#### [Exercise aim]
Transcribe only part of the material below: the lines from the one containing "Recreate this object" through the one containing "side_lean = 2.9; // [1:0.1:4]", inclusive, exactly as written.

--- START Material supplied ---

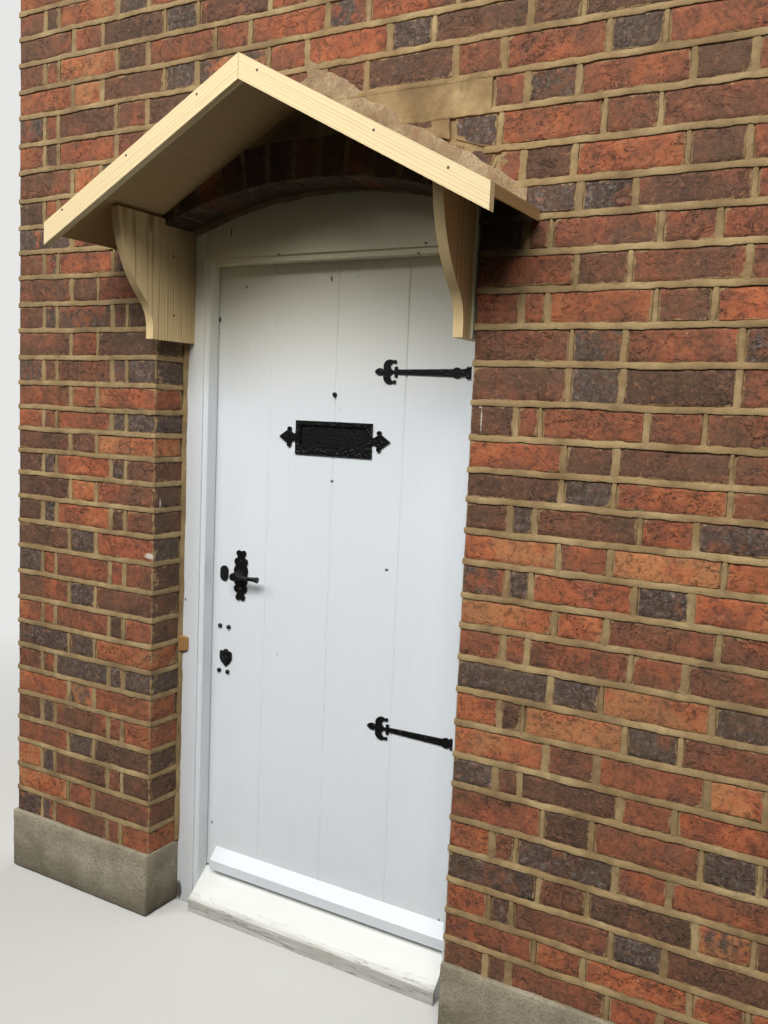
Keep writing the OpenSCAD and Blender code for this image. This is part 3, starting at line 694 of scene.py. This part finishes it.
def bed(k, right=False):
    """Height of the middle of bed k."""
    z = PLINTH + k * GAUGE
    if 0 < k < len(LEFT_DEV):
        z += 0.001 * (RIGHT_DEV[k] if right else LEFT_DEV[k])
    if PIER_COURSES <= k < COURSES:
        z += 0.001 * OVER_DEV[k - PIER_COURSES]
    return z


def fit(a, b, widths):
    """Bricks from a to b of these widths, where the one that is None takes what is left."""
    free = (b - a) - JOINT * (len(widths) - 1) - sum(w for w in widths if w)
    out = []
    for w in widths:
        w = w or free
        out.append((a, a + w))
        a += w + JOINT
    return out


def run(a, b, header_first):
    """Bricks from a to b in Flemish bond, cut to fit at the far end."""
    widths = [HEADER, CLOSER] if header_first else []
    total = b - a
    used = sum(widths) + JOINT * len(widths)
    kinds = [STRETCHER, HEADER]
    while used < total - 0.02:
        w = min(kinds[0], total - used)
        kinds.reverse()
        if total - used - w < 0.04:
            w = total - used
        widths.append(w)
        used += w + JOINT
    return fit(a, b, widths[:-1] + [None])


def over_run(k):
    """A course right across the wall above the doorway."""
    odd = k % 2 == 1
    row = run(LEFT_END + INSET, RIGHT_END - INSET, odd if k > 26 else not odd)
    if k > 26:
        return row
    right_row = run(LEFT_END + INSET, RIGHT_END - INSET, odd)
    return [r for r in row if r[1] < -0.1] + [r for r in right_row if r[0] > 0.1]


def tone_of(header, rng, marks="", middle=0.54):
    """Front and side tone of one brick: (place on the colour scale, burnt share, chance)."""
    chance = rng.random()
    scale = min(1, max(0, rng.gauss(middle, 0.22)))
    burnt = rng.uniform(0.5, 0.8) if rng.random() < (0.3 if header else 0.06) else 0.0
    if marks:
        return (*KINDS[marks[0]], chance), (*KINDS[marks[-1]], chance)
    return ((scale, burnt, chance),) * 2


def cut_back(verts, faces, edges, planes):
    """Cuts a brick by planes and closes it. Returns None where little is left."""
    bm = bmesh.new()
    layer = bm.verts.layers.float.new("edge")
    vs = [bm.verts.new(v) for v in verts]
    for v, e in zip(vs, edges):
        v[layer] = e
    for f in faces:
        bm.faces.new([vs[i] for i in f])
    for point, normal in planes:
        geom = bm.verts[:] + bm.edges[:] + bm.faces[:]
        res = bmesh.ops.bisect_plane(bm, geom=geom, plane_co=point, plane_no=normal, clear_outer=True)
        cut = [e for e in res["geom_cut"] if isinstance(e, bmesh.types.BMEdge)]
        for e in cut:
            for v in e.verts:
                v[layer] = 0.0
        if cut:
            bmesh.ops.holes_fill(bm, edges=cut)
    bm.verts.index_update()
    small = sum(f.calc_area() for f in bm.faces) < 0.012
    faces = [[v.index for v in f.verts] for f in bm.faces]
    out = ([v.co.copy() for v in bm.verts], faces, [v[layer] for v in bm.verts])
    bm.free()
    return None if small else out


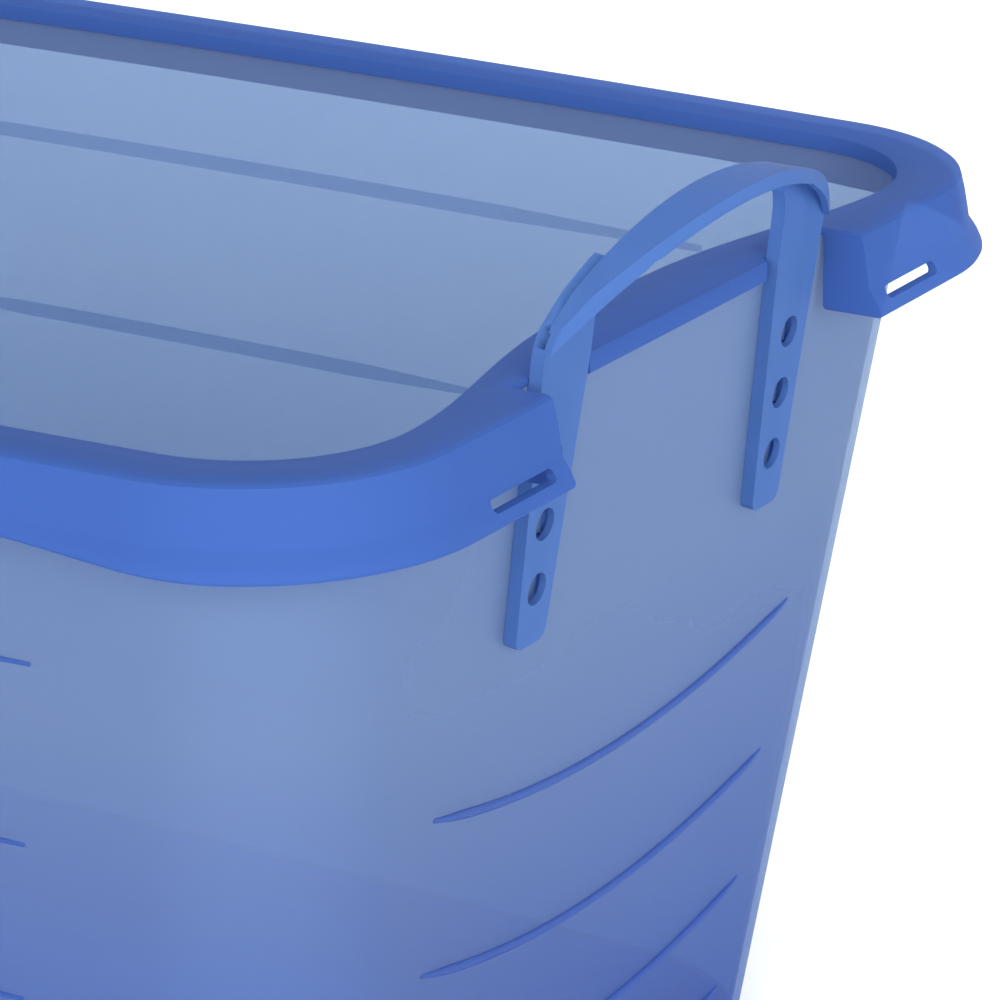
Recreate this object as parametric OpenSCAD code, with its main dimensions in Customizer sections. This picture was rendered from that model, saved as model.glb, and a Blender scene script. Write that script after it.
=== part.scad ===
// Deep under-bed storage box: a clear tub, a rim frame snapped over its edge, and at each end
// a carrying handle that slides up and down along the leaning end wall.
// Origin: middle of the base. X runs along the box, Z up. The handles are drawn pulled up.

/* [Box] */
// Length over the rim at the end flanges
box_l = 598; // [540:1:660]
// Width over the rim's top, where the long sides meet the corners
box_w = 393; // [350:1:440]
// Height from the base to the top of the rim
box_h = 272; // [240:1:320]
// Angle between a long side and X where the side meets a corner (sets the bulge)
side_lean = 2.9; // [1:0.1:4]

/* [Tub] */
// Thickness of the walls
wall_t = 2.2; // [1.6:0.1:2.8]
// Thickness of the floor
floor_t = 2.6; // [2:0.1:4]
// Lean of the walls, inward going down (degrees)
draft = 7.5; // [5:0.5:9]
// Radius of the upright corners, outside
tub_corner_r = 50; // [40:1:60]
// Radius where the walls turn into the floor, outside
base_r = 9; // [6:0.5:14]
// How far the tub's top edge stands out under the rim
bead_out = 2.4; // [1.5:0.1:3]
// Height of that thickened edge
bead_h = 2.6; // [2:0.1:4]
// Height of the moulded ribs
rib_h = 2.6; // [1.5:0.1:4]
// How far the ribs stand out from the wall
rib_out = 0.8; // [0.4:0.1:1.2]

/* [Rim frame] */
// Thickness of the rim's top band
band_t = 2.2; // [1.8:0.1:3]
// Radius of the rim's corners at its top outer edge
rim_corner_r = 61; // [50:1:72]
// Width of the band from its outer edge to its inner edge, at the ends
band_w = 18; // [15:0.5:22]
// How far the band reaches further inward in the middle of each end
shelf_w = 16.8; // [8:0.2:22]
// Height of the skirt below the band's top
skirt_h = 16.5; // [12:0.5:22]
// Height of the brim below the skirt at the corners
brim_h = 7; // [4:0.5:9]
// How far the brim stands out past the band at the corners
brim_out = 6.5; // [3:0.5:8]
// Thickness of the skirt, brim and lips
skirt_t = 1.9; // [1.4:0.1:2.4]
// Half of the gap between the two corner flanges at an end
gap_half = 86.5; // [84:0.5:92]
// Half length of the lip in the middle of an end
lip_half = 49.3; // [46:0.1:50]
// Height of that lip
lip_h = 6.2; // [4:0.2:9]
// Length of the window in each corner flange
window_l = 31; // [20:1:32]
// Height of that window
window_h = 3.4; // [2.5:0.1:4]

/* [Handle] */
// Half width of the handle over its legs, at the rim
grip_half = 77.5; // [76:0.1:79]
// Height of the handle's top above the rim when pulled up
grip_rise = 37.5; // [33:0.5:42]
// How far the grip stands out in the middle
grip_out = 15; // [10:0.5:17]
// Radius of the arch seen from the end
arch_r = 137; // [128:1:150]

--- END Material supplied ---

#### [Result for this exercise]
Recreate this object as parametric OpenSCAD code, with its main dimensions in Customizer sections. This picture was rendered from that model, saved as model.glb, and a Blender scene script. Write that script after it.
=== part.scad ===
// Deep under-bed storage box: a clear tub, a rim frame snapped over its edge, and at each end
// a carrying handle that slides up and down along the leaning end wall.
// Origin: middle of the base. X runs along the box, Z up. The handles are drawn pulled up.

/* [Box] */
// Length over the rim at the end flanges
box_l = 598; // [540:1:660]
// Width over the rim's top, where the long sides meet the corners
box_w = 393; // [350:1:440]
// Height from the base to the top of the rim
box_h = 272; // [240:1:320]
// Angle between a long side and X where the side meets a corner (sets the bulge)
side_lean = 2.9; // [1:0.1:4]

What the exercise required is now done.